Which lines below hold the word "finishes"? Report each one.

━━━━━━━━━━━━━━━━━━━━━━━━━━━━━━

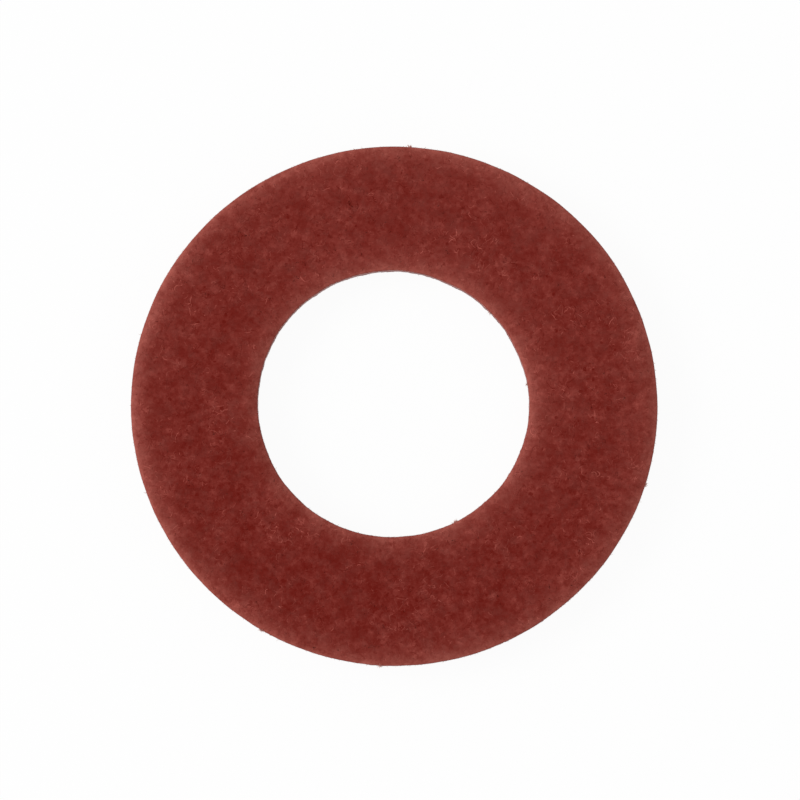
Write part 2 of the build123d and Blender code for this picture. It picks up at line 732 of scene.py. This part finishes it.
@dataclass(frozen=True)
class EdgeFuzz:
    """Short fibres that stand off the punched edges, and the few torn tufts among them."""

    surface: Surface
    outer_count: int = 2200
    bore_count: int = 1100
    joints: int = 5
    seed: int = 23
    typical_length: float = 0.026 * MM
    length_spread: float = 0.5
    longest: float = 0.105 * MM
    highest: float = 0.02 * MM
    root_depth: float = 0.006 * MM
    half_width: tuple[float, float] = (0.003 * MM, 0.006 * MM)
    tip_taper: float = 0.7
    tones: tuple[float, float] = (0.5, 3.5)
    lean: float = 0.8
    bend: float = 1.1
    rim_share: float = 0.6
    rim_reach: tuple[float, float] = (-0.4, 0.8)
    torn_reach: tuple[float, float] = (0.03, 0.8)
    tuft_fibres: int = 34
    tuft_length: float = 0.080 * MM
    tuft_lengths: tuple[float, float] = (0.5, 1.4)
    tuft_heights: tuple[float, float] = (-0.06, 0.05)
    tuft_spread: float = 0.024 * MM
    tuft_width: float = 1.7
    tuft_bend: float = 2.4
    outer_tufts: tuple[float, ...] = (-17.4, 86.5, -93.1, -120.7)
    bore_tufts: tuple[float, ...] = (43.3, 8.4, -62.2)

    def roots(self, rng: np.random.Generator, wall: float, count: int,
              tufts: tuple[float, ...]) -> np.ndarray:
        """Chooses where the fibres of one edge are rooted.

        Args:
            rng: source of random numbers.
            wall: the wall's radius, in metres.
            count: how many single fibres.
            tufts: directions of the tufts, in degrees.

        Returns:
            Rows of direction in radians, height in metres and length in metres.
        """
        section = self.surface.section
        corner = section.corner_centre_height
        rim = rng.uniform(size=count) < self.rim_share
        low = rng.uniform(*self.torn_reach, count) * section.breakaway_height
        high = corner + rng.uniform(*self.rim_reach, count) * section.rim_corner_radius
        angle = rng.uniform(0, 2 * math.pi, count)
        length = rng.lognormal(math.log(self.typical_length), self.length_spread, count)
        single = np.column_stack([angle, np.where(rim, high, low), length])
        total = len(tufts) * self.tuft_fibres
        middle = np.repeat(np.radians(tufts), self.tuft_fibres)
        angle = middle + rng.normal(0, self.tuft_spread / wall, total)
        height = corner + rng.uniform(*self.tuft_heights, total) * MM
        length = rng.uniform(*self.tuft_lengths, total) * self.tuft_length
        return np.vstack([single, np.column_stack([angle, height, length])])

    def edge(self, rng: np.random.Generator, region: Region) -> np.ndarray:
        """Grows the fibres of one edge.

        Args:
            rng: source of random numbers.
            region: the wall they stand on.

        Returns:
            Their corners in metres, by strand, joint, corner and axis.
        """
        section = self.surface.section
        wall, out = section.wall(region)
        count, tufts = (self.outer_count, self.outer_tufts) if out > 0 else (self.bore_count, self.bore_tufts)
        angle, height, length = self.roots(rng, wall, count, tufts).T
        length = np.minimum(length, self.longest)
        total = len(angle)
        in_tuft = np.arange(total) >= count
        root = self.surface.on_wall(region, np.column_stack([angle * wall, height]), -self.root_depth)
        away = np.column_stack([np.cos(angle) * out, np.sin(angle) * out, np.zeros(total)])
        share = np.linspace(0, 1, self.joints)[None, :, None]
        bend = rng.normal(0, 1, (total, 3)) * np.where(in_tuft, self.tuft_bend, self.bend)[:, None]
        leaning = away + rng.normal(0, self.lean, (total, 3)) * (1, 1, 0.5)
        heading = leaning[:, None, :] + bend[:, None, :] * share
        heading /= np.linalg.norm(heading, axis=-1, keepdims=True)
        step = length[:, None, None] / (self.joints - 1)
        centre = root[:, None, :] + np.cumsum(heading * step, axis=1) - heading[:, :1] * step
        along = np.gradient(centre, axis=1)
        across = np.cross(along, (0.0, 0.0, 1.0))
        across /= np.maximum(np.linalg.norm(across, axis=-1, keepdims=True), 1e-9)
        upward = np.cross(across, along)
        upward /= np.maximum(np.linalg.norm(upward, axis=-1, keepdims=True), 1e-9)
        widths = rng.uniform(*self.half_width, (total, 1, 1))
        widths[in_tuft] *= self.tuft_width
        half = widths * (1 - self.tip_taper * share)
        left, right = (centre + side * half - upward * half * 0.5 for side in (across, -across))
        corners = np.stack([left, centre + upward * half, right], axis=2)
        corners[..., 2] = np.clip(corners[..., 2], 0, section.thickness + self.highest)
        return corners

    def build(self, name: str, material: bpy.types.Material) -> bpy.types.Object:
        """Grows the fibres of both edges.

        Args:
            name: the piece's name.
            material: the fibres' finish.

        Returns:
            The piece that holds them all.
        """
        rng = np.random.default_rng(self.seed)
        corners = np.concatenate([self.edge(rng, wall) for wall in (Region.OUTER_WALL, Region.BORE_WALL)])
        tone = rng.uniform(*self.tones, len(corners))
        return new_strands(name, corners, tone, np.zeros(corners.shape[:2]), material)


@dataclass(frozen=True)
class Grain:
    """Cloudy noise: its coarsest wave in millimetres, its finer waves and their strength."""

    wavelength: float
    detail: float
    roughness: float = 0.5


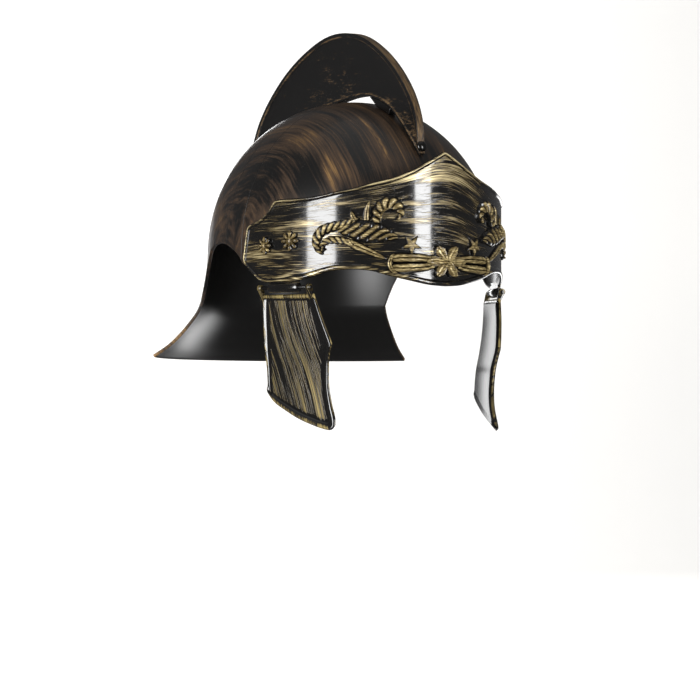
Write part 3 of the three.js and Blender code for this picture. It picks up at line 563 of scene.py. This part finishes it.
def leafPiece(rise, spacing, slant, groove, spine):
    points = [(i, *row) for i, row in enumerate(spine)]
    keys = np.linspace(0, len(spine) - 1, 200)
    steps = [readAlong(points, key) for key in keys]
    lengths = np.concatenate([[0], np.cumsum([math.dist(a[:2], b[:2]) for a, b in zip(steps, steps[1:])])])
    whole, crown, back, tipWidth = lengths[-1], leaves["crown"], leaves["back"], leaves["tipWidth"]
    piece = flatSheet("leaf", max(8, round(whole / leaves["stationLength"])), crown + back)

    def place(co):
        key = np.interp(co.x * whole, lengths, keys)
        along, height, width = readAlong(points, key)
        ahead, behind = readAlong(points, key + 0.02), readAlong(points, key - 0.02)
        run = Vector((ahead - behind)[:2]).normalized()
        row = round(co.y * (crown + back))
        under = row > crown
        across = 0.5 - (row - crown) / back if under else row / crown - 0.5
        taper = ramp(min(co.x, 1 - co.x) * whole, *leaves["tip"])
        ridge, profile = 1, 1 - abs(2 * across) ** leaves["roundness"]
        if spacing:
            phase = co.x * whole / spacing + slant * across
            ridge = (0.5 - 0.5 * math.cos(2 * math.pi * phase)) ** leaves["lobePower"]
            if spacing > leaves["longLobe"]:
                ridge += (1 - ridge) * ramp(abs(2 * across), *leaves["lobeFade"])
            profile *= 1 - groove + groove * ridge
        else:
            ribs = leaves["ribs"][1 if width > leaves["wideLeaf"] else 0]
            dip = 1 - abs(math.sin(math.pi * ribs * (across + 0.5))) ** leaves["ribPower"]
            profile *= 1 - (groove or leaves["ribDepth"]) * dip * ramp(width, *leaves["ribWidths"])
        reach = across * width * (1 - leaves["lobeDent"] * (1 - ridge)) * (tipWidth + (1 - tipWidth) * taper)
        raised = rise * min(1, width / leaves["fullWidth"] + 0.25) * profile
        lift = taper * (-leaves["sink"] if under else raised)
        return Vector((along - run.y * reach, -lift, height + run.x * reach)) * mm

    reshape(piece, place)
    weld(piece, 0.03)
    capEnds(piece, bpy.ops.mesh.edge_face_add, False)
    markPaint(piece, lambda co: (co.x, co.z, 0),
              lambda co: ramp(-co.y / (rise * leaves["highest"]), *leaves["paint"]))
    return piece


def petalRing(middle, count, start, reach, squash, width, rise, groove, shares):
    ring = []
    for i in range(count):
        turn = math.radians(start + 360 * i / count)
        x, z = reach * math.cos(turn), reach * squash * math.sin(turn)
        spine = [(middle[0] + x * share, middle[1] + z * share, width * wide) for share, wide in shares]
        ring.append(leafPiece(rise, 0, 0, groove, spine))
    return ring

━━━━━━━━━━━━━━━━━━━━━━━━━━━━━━

Finished exercise →
Write part 2 of the build123d and Blender code for this picture. It picks up at line 732 of scene.py. This part finishes it.
Write part 3 of the three.js and Blender code for this picture. It picks up at line 563 of scene.py. This part finishes it.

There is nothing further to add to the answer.